I didn’t have a good picture of Tom Pace, so I hope Tura Satana will do in his stead.

Anyway, Pace often lugs a sloshed Wendell Corey and an inexperienced Joe Hoover through scenes that would have fallen apart without him. Similarly, Joan Patrick puts in a solid performance that is much better than the film itself. As Joe Bob Briggs has exclaimed more than once, “This movie killed their careers! And they’re good people, too.” Patrick never worked in movies again, and Pace lingered in a few television roles before disappearing for good. (He may or may not be the well-known Shreveport radio personality. Perhaps someone will read this one day and either confirm or deny.)

The problem with Astro-Zombies is that, like so many indie quickies of this era, it puts the actors through actions that do not make even an ounce of sense. Screams and gunshots that are obviously easy to hear are ignored. Doors are left unlocked. Traps are set that wouldn’t work even if they had been executed by people who knew what they were doing.

astro zombie lobby card

There are a few redeeming factors. One is John Carradine who, bless his heart, tries his damndest to instill some kind of logic to his mad scientist role. His sidekick Franchot (played by William Bagdad) has a few honestly funny facial expressions; I was particularly fond of Juan’s evil side-eye, too. Also, at the end when a solar-powered astro-zombie loses his recharging panel (true story), he is forced to grab a flashlight and hold it to his forehead for the rest of the film. Pure Z-grade gold.
Further Reading:

Tomb of Anubis’ review, where he refers to the lady in the opening credits as being killed “by some goofball in a bad Halloween mask wielding a weapon that looks like a trowel duct taped to a hand tiller.” He’s not wrong.

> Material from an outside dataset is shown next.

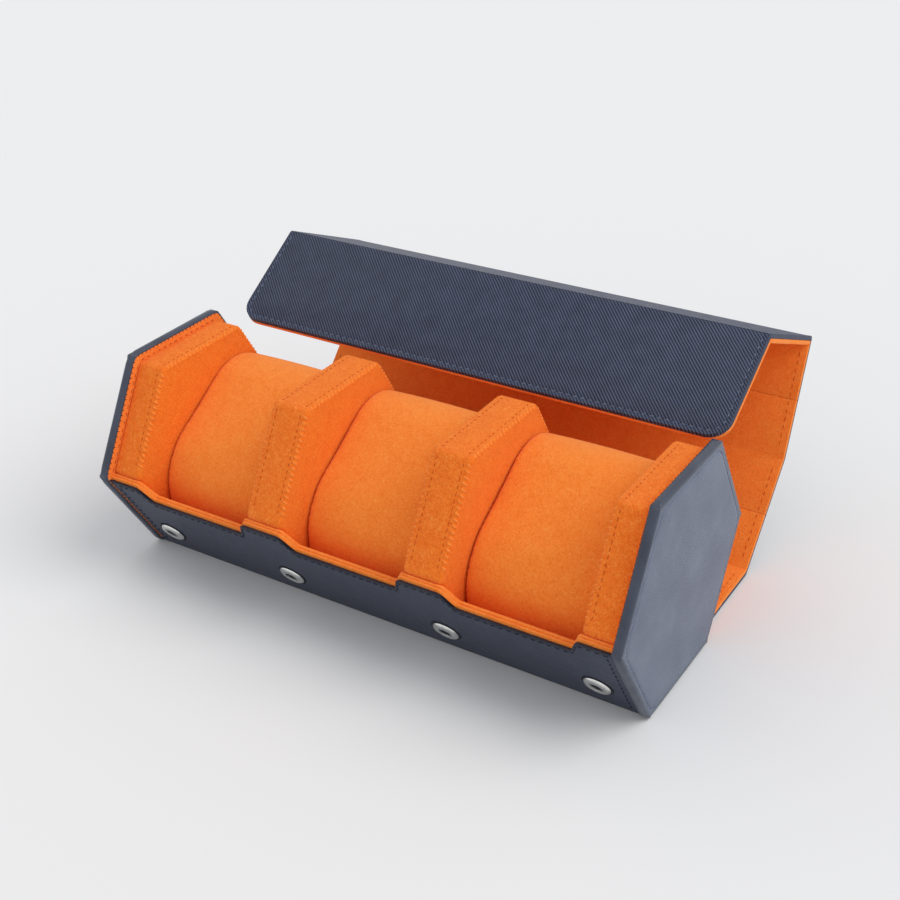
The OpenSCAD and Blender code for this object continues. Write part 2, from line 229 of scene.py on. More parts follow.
def markShare(piece, name, share):  # a number at each point, which the material reads by that name
    layer = piece.data.attributes.new(name, "FLOAT", "POINT")
    for v in piece.data.vertices:
        layer.data[v.index].value = float(share(v.co))


def mapFlat(piece, name, place):  # a flat map in metres, for a pattern that follows the surface
    uv = piece.data.uv_layers.new(name=name)
    flat = [place(v.co) for v in piece.data.vertices]
    for loop in piece.data.loops:
        uv.data[loop.index].uv = flat[loop.vertex_index]


def rowBetween(a, b, normal, pitch, slant=0.0):  # places for a straight row of stitches
    row = b - a
    count = max(1, round(row.length / pitch))
    along = Matrix.Rotation(slant, 3, normal) @ row.normalized()
    return [(a + row * (k + 0.5) / count, along, normal) for k in range(count)]


def resampled(path, pitch):  # even steps along a line of points, each with its heading
    walked, due, out = 0.0, pitch / 2, []
    for a, b in zip(path, path[1:]):
        step = (b - a).length
        while step and walked + step >= due:
            out.append((a + (b - a) * ((due - walked) / step), (b - a).normalized()))
            due += pitch
        walked += step
    return out


def stitchRow(name, places, size, material):  # one stitch modelled, then a copy at each place
    bpy.ops.mesh.primitive_uv_sphere_add(segments=6, ring_count=5, radius=0.5, rotation=(0, pi / 2, 0))
    bpy.context.object.scale = (size["thick"], size["thick"], size["length"])
    model = named("stitchModel")
    bpy.ops.object.shade_smooth()
    copies = []
    for point, along, normal in places:
        turn = Matrix((along, normal.cross(along), normal)).transposed().to_4x4()
        copies.append(copied(model, name, Matrix.Translation(point) @ turn))
    bpy.data.objects.remove(model)
    return paint(joined(name, copies), material)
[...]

Astro-Zombies at Wrong Side of the Art



  1. Brilliant low-budget goodness! I found that point you brought up about MST3K interesting. I love that show with all my heart, but I’m no cheapie hater by any definition. Maybe it’s because I like to think that my sense of humor allows me to appreciate a Z-grade film but still allow room for fun-poking. Or maybe I’m just crazy.

    Love that you brought up the flashlight bit! Don’t forget the parts where the night scenes inexplicably transition to afternoon sunshine. =) Wonderful review.

  2. I’m quite a fan of Ted V. Mikels although I haven’t seen that one yet. I adored Girl in Gold Boots. It’s the Citizen Kane of go-go dancing movies.

  3. Cool post! I’m wondering if you know that there’s a new Astro-Zombies movie out, Astro-Zombies M3: Cloned? (No official site per se, linking to the page with the most info.; see also Ted’s official site.) Also there’s a new documentary about Ted which has interviews with him, Tura Satana etc., and they talk about the original Astro Zombies: The Wild World of Ted V. Mikels. Ted and Tura are still friends and still making silly movies — what fun!

  4. Incredibly, I have seen most of Ted’s movies, but never this, maybe his most famous creation, although I have seen clips of it. It’s on Netflix on demand right now so I can rectify that.

    BTW Ted lived in a castle of sorts at the time (or close to it), with a harem of women, including Tura at one point. That’s a pretty studmuffin-y way of going about your business, so to speak.